The quiet detail most people missed: Phase 2 is explicitly tied to Canada's Real-Time Rail payments infrastructure. RTR is Payments Canada's next-gen real-time settlement system. It has been "coming soon" for about a decade. If RTR slips, write access slips.
Screen scraping just became a crime
Here's the one change that matters today, regardless of when the APIs turn on. Screen scraping is now an offence under the Act. Not just discouraged. Not just against your bank's terms of service. An offence.
For context: Canadian personal finance apps have been doing screen scraping for years. You give them your bank login, they log in as you, they pull your data, they show it back to you. It's how Mint worked. It's how half the budgeting apps work. It is the most insecure way to move financial data short of writing your PIN on a postcard.
The law doesn't just ban scraping going forward. It creates a legal runway where scrapers have to migrate to APIs or shut down. Which is awkward because the APIs don't formally exist yet. So there's a weird gap: scraping is illegal, the legal replacement hasn't launched.
This is where the "private API" story comes in. Every Big Six bank has quietly been signing one-off deals with specific fintechs for private read APIs. CIBC did one. RBC did one. They're not public. They're not standardized. They're dollar-per-call commercial contracts. This is the bridge layer while the public rail gets built. If you're a fintech in Canada today, you're either on a private deal or you are scraping and now pretending you're not.
Why giving it to the Bank of Canada matters
The other structural change is who's in charge. The original plan had the Financial Consumer Agency of Canada running it. Budget 2025 pulled that and gave it to the Bank of Canada instead. Allocated 19.3 million over two years for the transition.
That is the most consequential move in the whole file. FCAC is a consumer protection agency. The Bank of Canada is a central bank with systemic responsibility. Different mandates. FCAC would have built this to protect consumers from fintechs. BoC will build this to not break the financial system.
BoC already runs the Retail Payment Activities Act and the registry of payment service providers. So consolidating everything under one roof creates a cleaner governance line. Which is why BoC is also the one saying slow down. They know what it takes to regulate real payment rails. They've seen other countries ship too fast.
What actually changes for you
If you're a consumer: nothing, yet. You still can't take your CIBC transaction history and port it into a third-party app without giving up your login.

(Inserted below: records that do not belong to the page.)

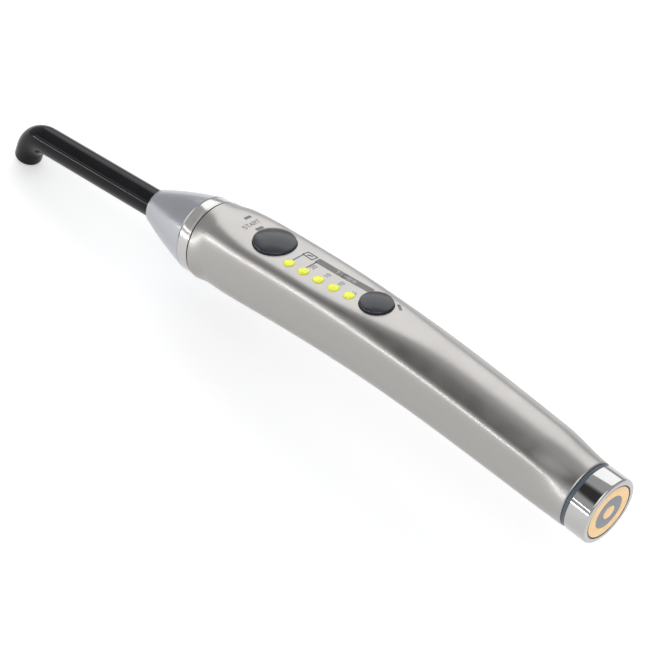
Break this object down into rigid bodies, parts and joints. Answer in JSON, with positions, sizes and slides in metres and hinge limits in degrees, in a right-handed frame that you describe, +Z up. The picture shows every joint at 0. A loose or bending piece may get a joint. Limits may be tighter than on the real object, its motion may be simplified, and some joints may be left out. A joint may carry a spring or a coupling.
{
  "type": "dental curing light",
  "caption": "Cordless curing light: a bowed steel handpiece with two keys and time indicators, a swivelling pull-off light guide with a bent tip, and a screw-in rechargeable battery.",
  "frame": {"origin": "middle of the charging face at the rear end, on the battery's axis", "axes": "+X forward along the battery's axis towards the light guide, +Y to the left of a hand holding it with the keys up, +Z up on the key side; the nose has its own axis, 8.35 mm lower and tilted 7.6 degrees down"},
  "size_m": [0.2684, 0.0276, 0.0477],
  "materials": {
    "steel_satin": "satin, brushed round the housing",
    "steel_polished": "polished",
    "magnet": "dark nickel",
    "aluminium_bare": "machined",
    "aluminium_cone": "satin anodised",
    "clear_glass": "polished",
    "fibre_glass": "fused fibre rod, polished ends",
    "black_jacket": "glossy black glass cladding",
    "key_rubber": "soft matt",
    "gasket_rubber": "matt",
    "o_ring_rubber": "matt",
    "indicator_yellow": "translucent yellow-green",
    "diode": "epoxy",
    "board_green": "glass fibre laminate",
    "black_plastic": "moulded",
    "tray_plastic": "moulded",
    "screw_steel": "zinc plated",
    "gold_contact": "gold plated",
    "collar_brass": "machined",
    "insulator_grey": "moulded",
    "sleeve_blue": "shrink sleeve",
    "cell_metal": "plain can"
  },
  "bodies": {
    "handpiece": {"housing": "steel_satin", "nose_gasket": "gasket_rubber", "nose_ring": "steel_polished", "retaining_magnet": "magnet", "nose_socket": "aluminium_bare", "protective_window": "clear_glass", "light_collector": "aluminium_bare", "led_emitter": "diode", "led_board": "aluminium_bare", "heat_sink": "aluminium_bare", "seal_membrane": "key_rubber", "indicator_lens_1": "indicator_yellow", "indicator_lens_2": "indicator_yellow", "indicator_lens_3": "indicator_yellow", "indicator_lens_4": "indicator_yellow", "indicator_lens_5": "indicator_yellow", "indicator_led_1": "diode", "indicator_led_2": "diode", "indicator_led_3": "diode", "indicator_led_4": "diode", "indicator_led_5": "diode", "control_board": "board_green", "start_switch": "black_plastic", "time_switch": "black_plastic", "microcontroller": "black_plastic", "driver_coil": "black_plastic", "sounder": "black_plastic", "board_tray": "tray_plastic", "board_screws": "screw_steel", "contact_block": "black_plastic", "battery_contact_pin": "gold_contact", "ground_strip": "gold_contact", "thread_collar": "collar_brass"},
    "start_key": {"start_button": "key_rubber"},
    "time_key": {"time_button": "key_rubber"},
    "guide_seat": {"armature_ring": "magnet"},
    "light_guide": {"guide_cone": "aluminium_cone", "guide_core": "fibre_glass", "guide_jacket": "black_jacket"},
    "battery_seal": {"cap_gasket": "gasket_rubber"},
    "battery_thread": {"cap_o_ring": "o_ring_rubber"},
    "battery_unit": {"end_cap": "steel_polished", "contact_carrier": "black_plastic", "outer_contact": "gold_contact", "contact_insulator": "insulator_grey", "centre_contact": "gold_contact", "protection_board": "board_green", "battery_sleeve": "sleeve_blue", "battery_cell": "cell_metal", "battery_terminal": "gold_contact"}
  },
  "joints": [
    {"name": "start_press", "type": "slide", "parent": "handpiece", "child": "start_key", "axis": [-0.1342, 0, -0.991], "range_m": [0, 0.0006], "stiffness_N_per_m": 2000, "springref_m": -0.0003},
    {"name": "time_press", "type": "slide", "parent": "handpiece", "child": "time_key", "axis": [-0.0641, 0, -0.9979], "range_m": [0, 0.0006], "stiffness_N_per_m": 2000, "springref_m": -0.0003},
    {"name": "guide_pull", "type": "slide", "parent": "handpiece", "child": "guide_seat", "axis": [0.9912, 0, -0.1323], "range_m": [0, 0.03]},
    {"name": "guide_swivel", "type": "hinge", "parent": "guide_seat", "child": "light_guide", "pos_m": [0.1676, 0, -0.00835], "axis": [0.9912, 0, -0.1323], "continuous": true},
    {"name": "battery_pull", "type": "slide", "parent": "handpiece", "child": "battery_seal", "axis": [-1, 0, 0], "range_m": [0, 0.08]},
    {"name": "battery_feed", "type": "slide", "parent": "battery_seal", "child": "battery_thread", "axis": [-1, 0, 0], "range_m": [0, 0.0045]},
    {"name": "battery_unscrew", "type": "hinge", "parent": "battery_thread", "child": "battery_unit", "pos_m": [0, 0, 0], "axis": [-1, 0, 0], "range_deg": [0, 1080]}
  ],
  "couplings": [
    {"joint": "battery_unscrew", "follows": "battery_feed", "rad_per_m": 4188.8}
  ]
}
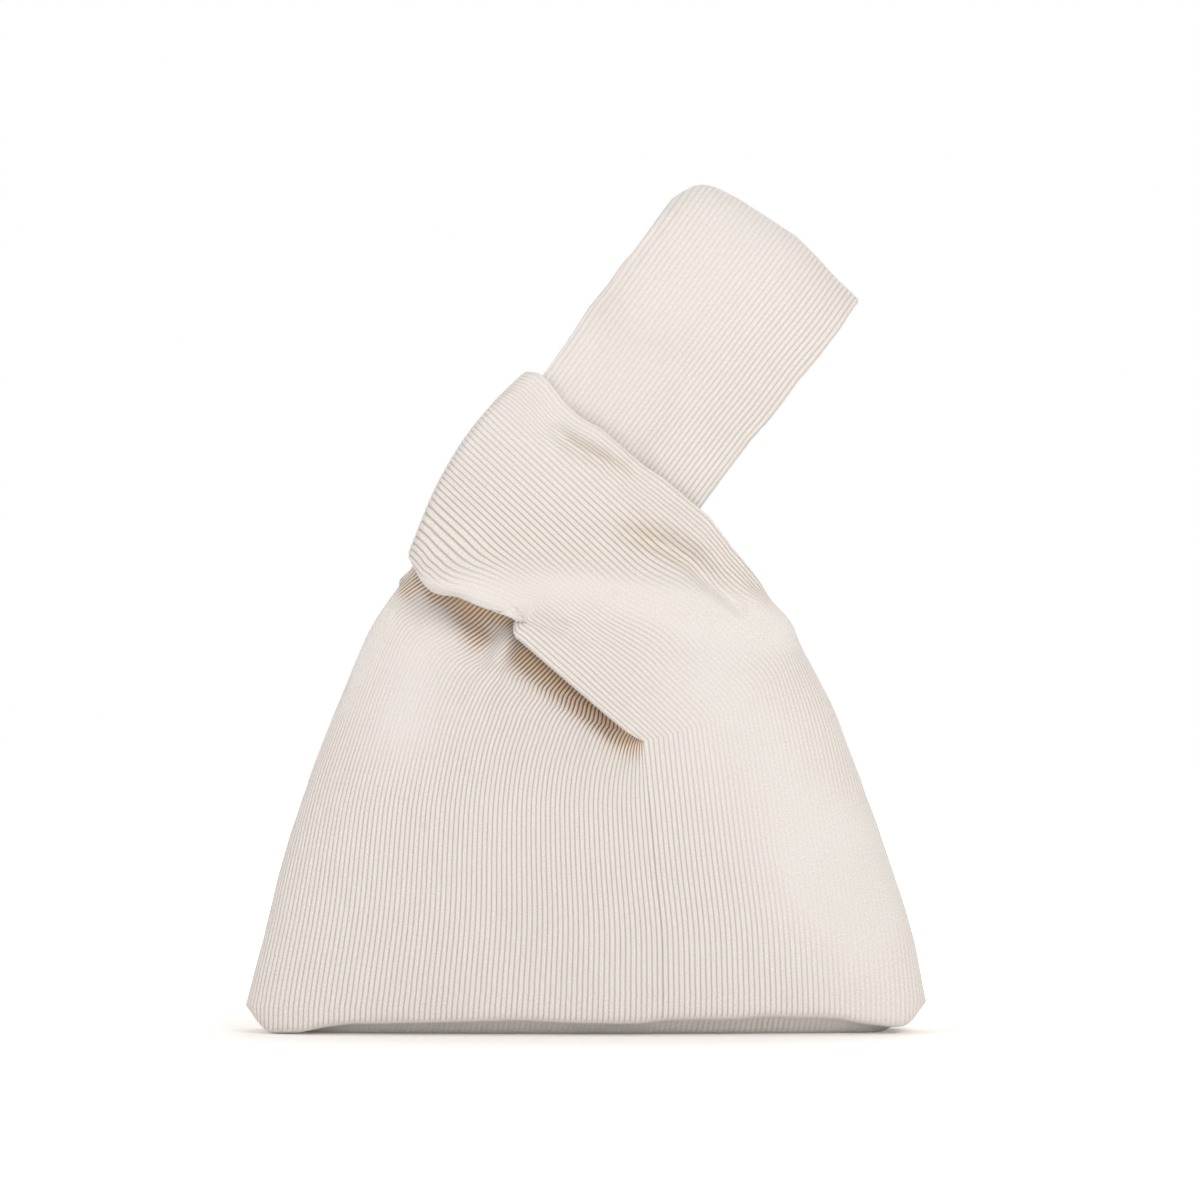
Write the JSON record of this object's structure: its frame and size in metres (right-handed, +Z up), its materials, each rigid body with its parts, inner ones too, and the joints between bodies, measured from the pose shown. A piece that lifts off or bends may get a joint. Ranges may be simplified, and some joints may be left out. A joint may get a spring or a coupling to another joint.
{
  "type": "knotted wristlet bag",
  "caption": "Soft lined corduroy pouch; its long handle is drawn through the short one, which closes the mouth, and ends in a flat wrist loop.",
  "frame": {"origin": "on the surface that the bag stands on, under the middle of its base", "axes": "+Z up, +X to the right as seen from the front, the front faces -Y"},
  "size_m": [0.23, 0.0586, 0.2878],
  "materials": {
    "corduroy": "matte fine-wale cotton corduroy",
    "lining": "plain woven cotton",
    "seam_allowance": "pressed corduroy edge"
  },
  "bodies": {
    "pouch": {"outer_front_panel": "corduroy", "outer_back_panel": "corduroy", "lining_front_panel": "lining", "lining_back_panel": "lining", "left_side_seam": "seam_allowance", "right_side_seam": "seam_allowance", "bottom_seam": "seam_allowance", "short_handle_front": "corduroy", "short_handle_back": "corduroy", "short_handle_front_lining": "lining", "short_handle_back_lining": "lining", "short_handle_seam": "seam_allowance"},
    "handle_neck": {"long_handle_neck_front": "corduroy", "long_handle_neck_back": "corduroy", "long_handle_neck_front_lining": "lining", "long_handle_neck_back_lining": "lining"},
    "wrist_loop": {"wrist_loop_front": "corduroy", "wrist_loop_back": "corduroy", "wrist_loop_front_lining": "lining", "wrist_loop_back_lining": "lining", "wrist_loop_seam": "seam_allowance"}
  },
  "joints": [
    {"name": "handle_draw", "type": "slide", "parent": "pouch", "child": "handle_neck", "axis": [0.5983, 0, 0.8013], "range_m": [-0.004, 0.01]},
    {"name": "wrist_loop_flop", "type": "hinge", "parent": "handle_neck", "child": "wrist_loop", "pos_m": [0.01731, 0, 0.20607], "axis": [0.8013, 0, -0.5983], "range_deg": [-80, 80]}
  ]
}
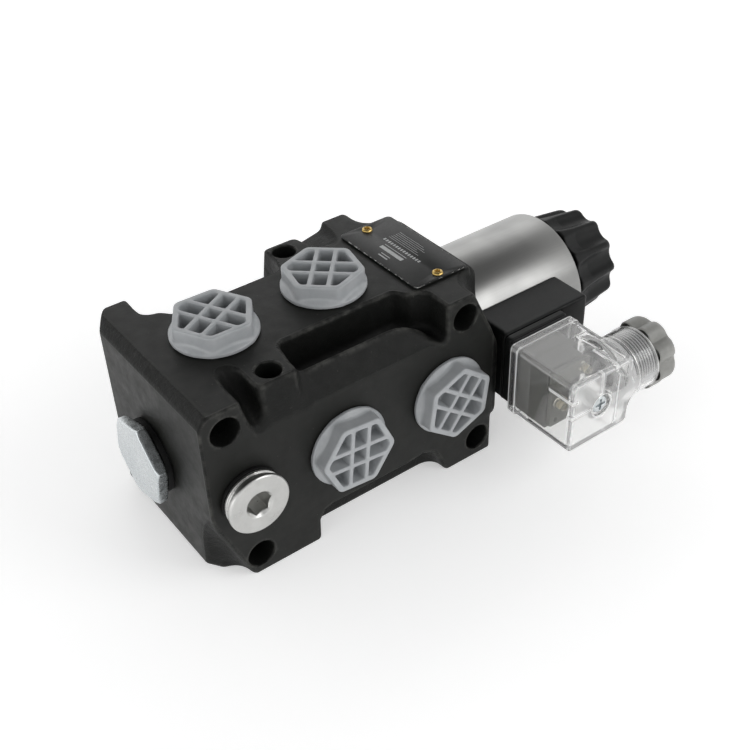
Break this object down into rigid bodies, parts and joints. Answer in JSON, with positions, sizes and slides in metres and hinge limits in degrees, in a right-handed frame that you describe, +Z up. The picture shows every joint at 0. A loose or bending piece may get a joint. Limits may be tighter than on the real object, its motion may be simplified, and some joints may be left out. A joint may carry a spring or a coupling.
{
  "type": "solenoid directional valve",
  "caption": "Cast multi-port directional valve with capped ports, a spring-returned spool, a wet solenoid coil clamped by a lobed nut, and a clear plug connector with a cable gland.",
  "frame": {"origin": "centre of the valve body's underside", "axes": "+X along the spool axis from the end plug to the solenoid, -Y the front face with the drain plug, +Z up"},
  "size_m": [0.1897, 0.1104, 0.0755],
  "materials": {
    "cast_body": "black phosphated casting, satin",
    "grey_plastic": "moulded, waxy",
    "zinc": "bright zinc plated steel",
    "rubber": "matt black",
    "steel": "ground steel",
    "spring_steel": "drawn wire",
    "brass": "plain",
    "coil_steel": "turned and plated",
    "bobbin_plastic": "moulded nylon",
    "copper": "enamelled copper wire",
    "black_plastic": "moulded, fine texture",
    "clear_plastic": "clear moulded plastic",
    "circuit_board": "laminate",
    "lamp": "clear lens",
    "name_plate": "dark printed plate"
  },
  "bodies": {
    "valve": {"valve_body": "cast_body", "port_plug_top_1": "grey_plastic", "port_plug_top_2": "grey_plastic", "port_plug_front_1": "grey_plastic", "port_plug_front_2": "grey_plastic", "port_plug_back_1": "grey_plastic", "port_plug_back_2": "grey_plastic", "drain_plug": "zinc", "drain_plug_seal": "rubber", "end_plug": "zinc", "end_plug_seal": "zinc", "core_tube": "steel", "tube_end_plug": "steel", "name_plate": "name_plate", "plate_rivet_1": "brass", "plate_rivet_2": "brass", "return_spring": "spring_steel"},
    "spool_train": {"spool": "steel", "spring_seat": "steel", "push_pin": "steel", "armature": "steel"},
    "override": {"override_pin": "brass"},
    "coil": {"coil_case": "coil_steel", "coil_end_plate": "steel", "coil_bobbin": "bobbin_plastic", "coil_winding": "copper", "coil_front_seal": "rubber", "coil_rear_seal": "rubber", "terminal_box": "black_plastic", "terminal_blade_1": "steel", "terminal_blade_2": "steel", "terminal_blade_earth": "steel"},
    "nut": {"ring_nut": "black_plastic"},
    "connector": {"connector_gasket": "rubber", "connector_housing": "clear_plastic", "terminal_block": "grey_plastic", "lamp_board": "circuit_board", "lamp_1": "lamp", "lamp_2": "lamp", "screw_seal": "rubber", "gland_seal": "rubber", "gland_washer": "steel"},
    "gland": {"gland_nut": "grey_plastic"},
    "fixing_screw": {"connector_screw": "zinc"}
  },
  "joints": [
    {"name": "spool_slide", "type": "slide", "parent": "valve", "child": "spool_train", "axis": [-1, 0, 0], "range_m": [0, 0.004], "stiffness_N_per_m": 4000, "springref_m": -0.003, "deforming": ["return_spring"]},
    {"name": "override_slide", "type": "slide", "parent": "valve", "child": "override", "axis": [-1, 0, 0], "range_m": [0, 0.003], "stiffness_N_per_m": 1500, "springref_m": -0.001},
    {"name": "ring_nut_spin", "type": "hinge", "parent": "valve", "child": "nut", "pos_m": [0.1145, 0, 0.0342], "axis": [1, 0, 0], "continuous": true},
    {"name": "coil_swivel", "type": "hinge", "parent": "valve", "child": "coil", "pos_m": [0.0805, 0, 0.0342], "axis": [1, 0, 0], "continuous": true},
    {"name": "connector_pull", "type": "slide", "parent": "coil", "child": "connector", "axis": [0, -1, 0], "range_m": [0, 0.02]},
    {"name": "gland_nut_spin", "type": "hinge", "parent": "connector", "child": "gland", "pos_m": [0.0995, -0.0578, 0.0342], "axis": [1, 0, 0], "continuous": true},
    {"name": "connector_screw_spin", "type": "hinge", "parent": "connector", "child": "fixing_screw", "pos_m": [0.0676, -0.066, 0.0342], "axis": [0, -1, 0], "continuous": true}
  ]
}
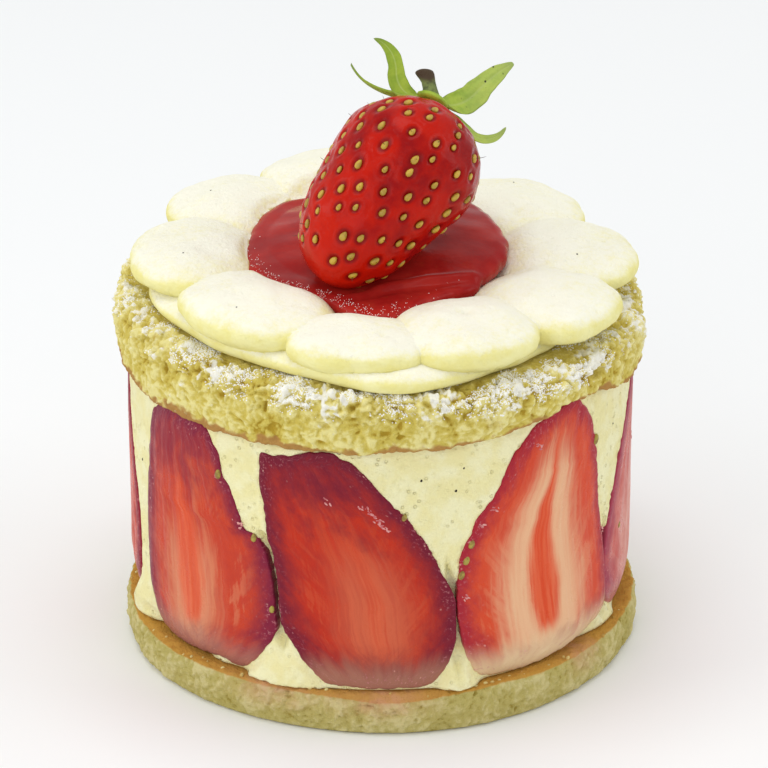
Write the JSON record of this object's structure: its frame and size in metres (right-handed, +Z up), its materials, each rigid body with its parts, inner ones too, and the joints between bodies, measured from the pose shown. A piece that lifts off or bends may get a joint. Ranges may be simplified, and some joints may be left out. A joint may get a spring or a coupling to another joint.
{
  "type": "strawberry cream cake",
  "caption": "Small round sponge cake filled with vanilla cream, ringed with halved strawberries and topped with piped cream, coulis and a whole strawberry.",
  "frame": {"origin": "centre of the flat underside of the lower sponge", "axes": "+Z up from the underside to the whole strawberry, -Y towards the front, +X to the right as seen from the front"},
  "size_m": [0.0738, 0.0738, 0.083],
  "materials": {
    "sponge": "matt, open crumb",
    "cream": "satin",
    "strawberry": "moist",
    "coulis": "gloss",
    "leaf": "satin"
  },
  "bodies": {
    "root": {"base_sponge": "sponge", "cream_filling": "cream", "strawberry_slice_1": "strawberry", "strawberry_slice_2": "strawberry", "strawberry_slice_3": "strawberry", "strawberry_slice_4": "strawberry", "strawberry_slice_5": "strawberry", "strawberry_slice_6": "strawberry", "strawberry_slice_7": "strawberry", "strawberry_slice_8": "strawberry", "top_sponge": "sponge", "piped_cream": "cream", "strawberry_coulis": "coulis", "whole_strawberry": "strawberry", "calyx": "leaf"}
  },
  "joints": []
}
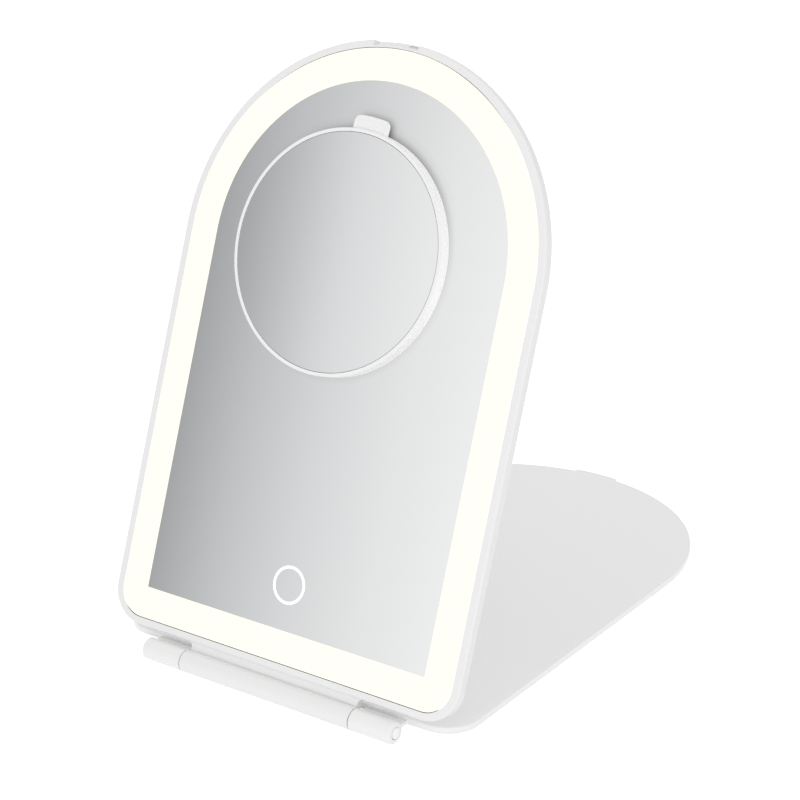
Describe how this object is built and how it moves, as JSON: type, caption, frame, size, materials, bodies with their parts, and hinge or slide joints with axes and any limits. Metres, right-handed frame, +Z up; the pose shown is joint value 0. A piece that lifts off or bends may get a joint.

Phase 1 was supposed to fix that this year. It probably won't.
If you're a builder: three things actually changed.
First, the legal landscape for scraping is now uncomfortable. If you're building on scraped data, you have a shrinking window. Even if enforcement is slow, every investor, every bank partner, every compliance officer at a bigger firm knows this now. Scraping is a red flag in a way it wasn't in 2024.
Second, consumer liability flipped. Under the Act, consumers are not on the hook for losses from unauthorized data sharing, unless they were grossly negligent. That's a massive change from the status quo, where losing money to a hacked third party was mostly your problem. This shifts risk onto the bank and the third party, which means the bank now has skin in the game when picking API partners. Translation: the private API deals are about to get picky.
Third, the Big Six now have a policy alibi to prioritize this work. For years, open banking was a thing their strategy teams talked about but their engineering teams didn't have funding for. Now it's federal law. The budgets are about to open up.
How to watch this without getting lost
Three things to track this year. The Bank of Canada putting out technical standards is the real signal the rail is getting built. When they publish the API spec, that's the starter pistol. Nothing is real until then. Second, the Real-Time Rail timeline from Payments Canada. If RTR slips again, Phase 2 slips with it. Third, watch which fintechs get listed in the registry of payment service providers. That list is going to map one-to-one onto who gets to build on the rail first.
Everything else is commentary.
What I actually think
I've spent a lot of time in Canadian financial plumbing, from both sides. What I think is happening is: Canada is building this slowly on purpose, because the BoC watched Australia and is not interested in shipping an open banking system that 80 percent of eligible third parties never bother connecting to. That's what a failure mode looks like when you rush the standards.
The UK, in contrast, got bailed out by culture. British banks were getting roasted daily by fintech Twitter and fintech press. There was pressure to make the APIs actually usable. Canada doesn't have that culture. Canadian fintech press is small. Canadian consumers don't switch banks. So the only forcing function is the regulator, and the regulator just said slow down. Which, if you squint, is fine, because the alternative is shipping a rail nobody drives on.
But the cost is time. Every year we wait is another year of private API deals that favor large incumbents. Another year of scraping being the only option for small players. Another year where Canadian fintech founders build in the UK or the US because that's where the rails are.
So yeah. Law passed. No date. Watch the technical spec. Don't build on scraping. And if you can, find the people inside the Big Six who are already building the API stack, because those are the folks who are going to decide how this actually works.
I'll come back to this when BoC drops the spec. That's when it gets real.